#### DATA FOR THE TASK:
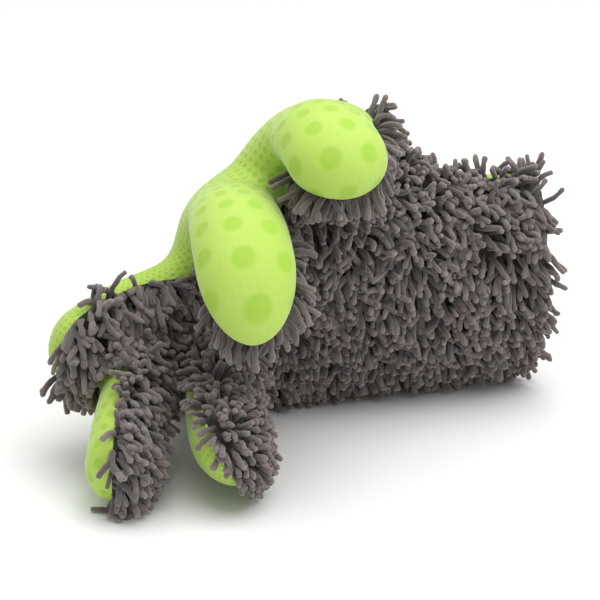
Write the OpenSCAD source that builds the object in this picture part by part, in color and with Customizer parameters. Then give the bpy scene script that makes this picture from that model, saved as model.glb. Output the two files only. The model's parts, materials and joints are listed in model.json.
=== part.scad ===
// Five-finger wash mitt: a lime air-mesh back and a grey chenille palm, sewn round a soft lining.
// X runs along the forearm, from the finger tips (-X) to the cuff mouth (+X). Z is up.
// The mitt lies on its little-finger edge with its palm towards -Y, and its fingers flop forward.

/* [Lie of the hand] */
// How far the thumb edge leans out over the palm side, in degrees
lean = 12; // [4:1:20]
// Gap between neighbouring cloth layers
layer_gap = 1.5; // [1.2:0.1:1.6]

/* [Cloth] */
// Thickness of the air mesh
mesh_thick = 3; // [2:0.5:3.5]
// Thickness of the lining
lining_thick = 1.2; // [1:0.1:1.5]
// Height of the chenille pile over the palm face
pile = 13; // [9:1:14]
// How far the pile spreads past the side seams
pile_side = 7; // [5:1:8]
// Height of the pile over the palm face of a finger
finger_pile = 8; // [6:1:10]
// How far a finger's pile spreads past its side seams
finger_side = 2; // [1:1:4]

/* [Hand] */
// Half the thickness of the hand on its back side
hand_back = 30; // [27:1:33]
// Half the thickness of the hand on its palm side
hand_palm = 32; // [28:1:34]

/* [Fingers] */
// Half the width of a finger
finger_half = 23; // [21:0.5:24]
// Half the thickness of a finger
finger_thick = 16; // [14:0.5:18]
// How much narrower a finger is at its root
neck = 0.2; // [0:0.05:0.25]
// Half the width of the thumb
thumb_half = 22; // [20:0.5:24]

/* [Cuff] */
// Width of the binding round the mouth
hem_wide = 12; // [9:1:14]
// Thickness of the binding on each side of the edge
hem_thick = 1.5; // [1:0.1:2]
// Width of the elastic inside the cuff
elastic_wide = 8; // [6:1:10]
// Length of the blank care label
label_long = 26; // [20:1:32]

/* [Hidden] */
LIME = [0.67, 0.84, 0.16];
GREY = [0.30, 0.29, 0.28];
CLOTH = [0.20, 0.20, 0.20];

// Across the hand towards the thumb edge, and out of its back
UP = [0, -sin(lean), cos(lean)];
OUT = [0, cos(lean), sin(lean)];

// The hand's outline seen from the palm, from the mouth to the knuckles: each row holds the place
// along X, the little-finger edge, the thumb edge, and the share of the full thickness there
OUTLINE = [[120, -52, 52, 1], [92, -52, 54, 1], [62, -54, 60, 1], [34, -56, 77, 1], [4, -57, 96, 1],
    [-24, -57, 68, 0.98], [-50, -56, 26, 0.9]];
// Where the thumb and index leave the thumb edge, as a share of the way along the outline,
// half the length of each mouth in the same measure, and how far round the edge it opens in degrees
MOUTHS = [[0.66, 0.12, 38], [0.88, 0.14, 40]];

// Each finger: the middle of its root, the way it starts out, the way its back faces there,
// its length, how far it curls towards the palm along it, its half width, and how far along it the
// mesh, the lining and the chenille come free of the hand
THUMB = [[-4, -34, 152], [0.1, -0.9, 0.35], [0, 0.35, 0.9], 54, 70, thumb_half, [10, 26, 26]];
INDEX = [[-44, -36, 116], [-0.1, -0.9, 0.3], [0, 0.3, 0.9], 84, 85, finger_half, [10, 30, 30]];
MIDDLE = [[-58, -12, 70], [-0.95, -0.25, -0.12], [-0.2, 0.85, 0.45], 84, 24, finger_half, [0, 0, 0]];
RING = [[-92, -44, 43], [-0.42, -0.8, -0.33], [-0.9, 0.4, 0.1], 76, 12, finger_half - 3, [20, 20, 14]];
LITTLE = [[-56, -56, 36], [-0.17, -0.95, -0.22], [-0.8, 0.1, -0.5], 70, 8, finger_half - 2, [2, 2, 2]];

// Moves the origin from the forearm's line to the middle of the floor that the mitt covers
PLACE = [7.34, 47.55, 0.11];

// Rings along the hand, along a finger and over its tip, and points round half a ring
HAND_RINGS = 16;
FINGER_RINGS = 8;
TIP_ANGLES = [20, 40, 58, 72, 84];
HALF = 12;
// The seams lie on these angles round a ring, a little apart
SEAM = 2;
// How long a finger's round tip is, as a share of its half width
TIP_SHARE = 0.8;
ELASTIC_THICK = 1.2;
LABEL_THICK = 0.6;
LABEL_WIDE = 14;
LABEL_GAP = 3;
// The panels stop this far short of the binding, and the lining runs into its fold to this far short
// of the edge. Both places are then a share of the way along the outline.
END_GAP = 3;
OUTLINE_SPAN = OUTLINE[0][0] - OUTLINE[6][0];
CUFF_SHARE = (hem_wide + END_GAP) / OUTLINE_SPAN;
LINING_SHARE = END_GAP / OUTLINE_SPAN;
// The outline's lowest point, where the hand is widest
LOW_EDGE = OUTLINE[4][1];
lining_under = mesh_thick + layer_gap;

function unit(v) = v / norm(v);
// A smooth curve through rows of numbers, at a place from 0 to the last row
function blend_rows(p, q, r, s, f) =
    0.5 * (2 * q + (r - p) * f + (2 * p - 5 * q + 4 * r - s) * f * f + (3 * q - p - 3 * r + s) * f * f * f);
function row_at(rows, u) = let(last = len(rows) - 1, k = min(floor(u), last - 1), f = u - k)
    blend_rows(rows[max(k - 1, 0)], rows[k], rows[k + 1], rows[min(k + 2, last)], f);

// One ring of points: a centre, two axes, two half sizes on each side, and the angles it spans
function ring(c, s, n, wide, back, palm, from, to, steps) = [for (j = [0:steps])
    let(f = from + (to - from) * j / steps) c + s * wide * cos(f) + n * (sin(f) > 0 ? back : palm) * sin(f)];

// How far the edge is opened at a place along the outline, for the thumb and the index
function bump(d) = d >= 1 ? 0 : pow(1 - d * d, 2);
function opened(w) = SEAM + max([for (m = MOUTHS) m[2] * bump(abs(w - m[0]) / m[1])]);

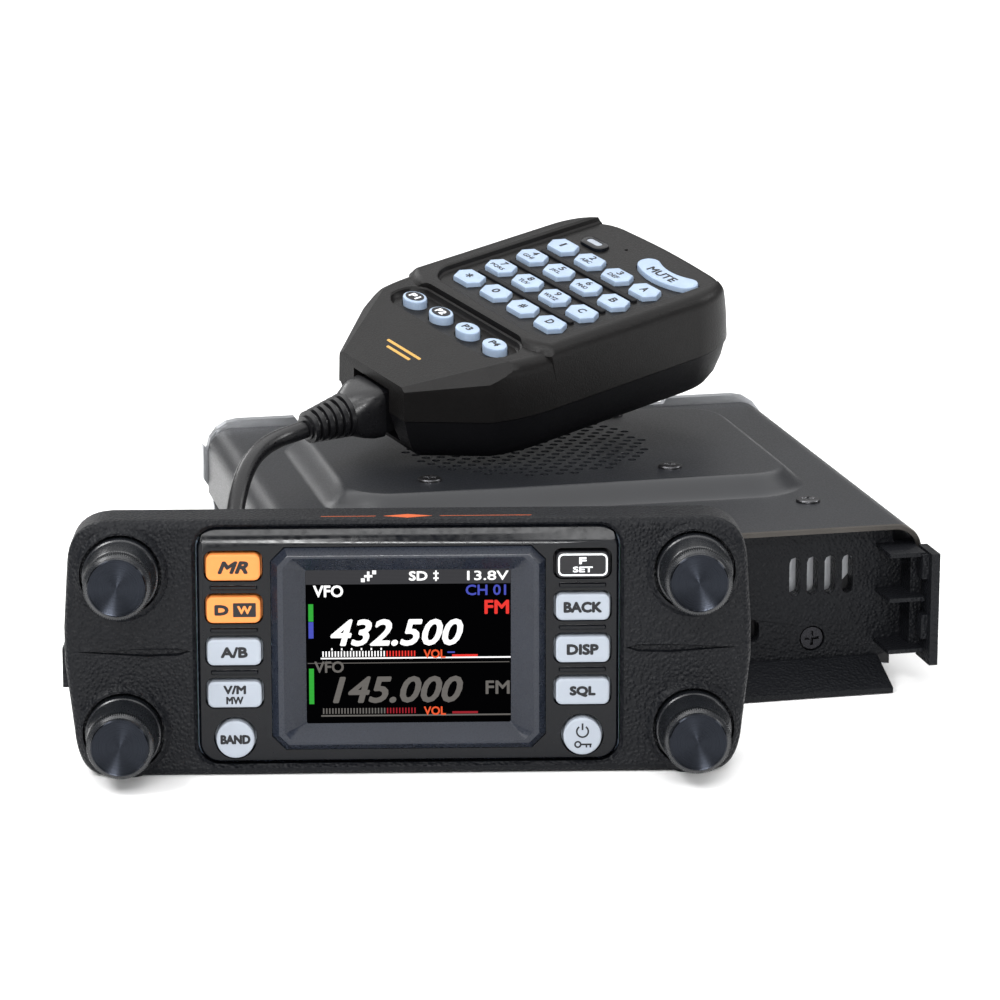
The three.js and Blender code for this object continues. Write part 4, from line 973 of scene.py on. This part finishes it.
def mic_outline():
    """Seen from the face: broad, with a round top end, drawn in by two facets towards the cable."""
    low, high, half = MIC_CABLE, MIC_TOP, MIC_HALF
    near = [(low, -13), (-38, 3.2 - half)] + bend((-38, 3.2 - half), (-31, -half), (-22, -half), 8)
    near += [(20, -half)] + bend((20, -half), (high - 1, 1 - half), (high - 0.8, 14 - half), 12)
    near += bend((high - 0.8, 14 - half), (high - 0.3, 7 - half / 2), (high - 0.2, 0), 6)
    far = [(x, -y) for x, y in reversed(near[:-1])]
    return near + far


def hexagon(extra=0.0):
    half, tip, side = 2.75 + extra, 4.3 + extra, 2.7 + extra / 2
    return [(half, -side), (half, side), (0, tip), (-half, side), (-half, -side), (0, -tip)]


def mute_outline(extra=0.0):
    """A bar of round ends, bent so that its middle comes nearer the number keys."""
    bend_radius, half, turn = 16, 2.8 + extra, 25.8
    across, along = (bend_radius * f(math.radians(turn)) for f in (math.cos, math.sin))
    centre = bend_radius - 0.7
    points = arc(centre, 0, bend_radius + half, 180 - turn, 180 + turn, 12)[:-1]
    points += arc(centre - across, -along, half, 180 + turn, 360 + turn, 12)[:-1]
    points += arc(centre, 0, bend_radius - half, 180 + turn, 180 - turn, 12)[:-1]
    return points + arc(centre - across, along, half, -turn, 180 - turn, 12)[:-1]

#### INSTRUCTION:
Exactly reproduce the stretch from the line with "The three.js and" through the line with "-side), (0, -tip)]", including both ends and nothing else.

#### THE REPLY:
The three.js and Blender code for this object continues. Write part 4, from line 973 of scene.py on. This part finishes it.
def mic_outline():
    """Seen from the face: broad, with a round top end, drawn in by two facets towards the cable."""
    low, high, half = MIC_CABLE, MIC_TOP, MIC_HALF
    near = [(low, -13), (-38, 3.2 - half)] + bend((-38, 3.2 - half), (-31, -half), (-22, -half), 8)
    near += [(20, -half)] + bend((20, -half), (high - 1, 1 - half), (high - 0.8, 14 - half), 12)
    near += bend((high - 0.8, 14 - half), (high - 0.3, 7 - half / 2), (high - 0.2, 0), 6)
    far = [(x, -y) for x, y in reversed(near[:-1])]
    return near + far


def hexagon(extra=0.0):
    half, tip, side = 2.75 + extra, 4.3 + extra, 2.7 + extra / 2
    return [(half, -side), (half, side), (0, tip), (-half, side), (-half, -side), (0, -tip)]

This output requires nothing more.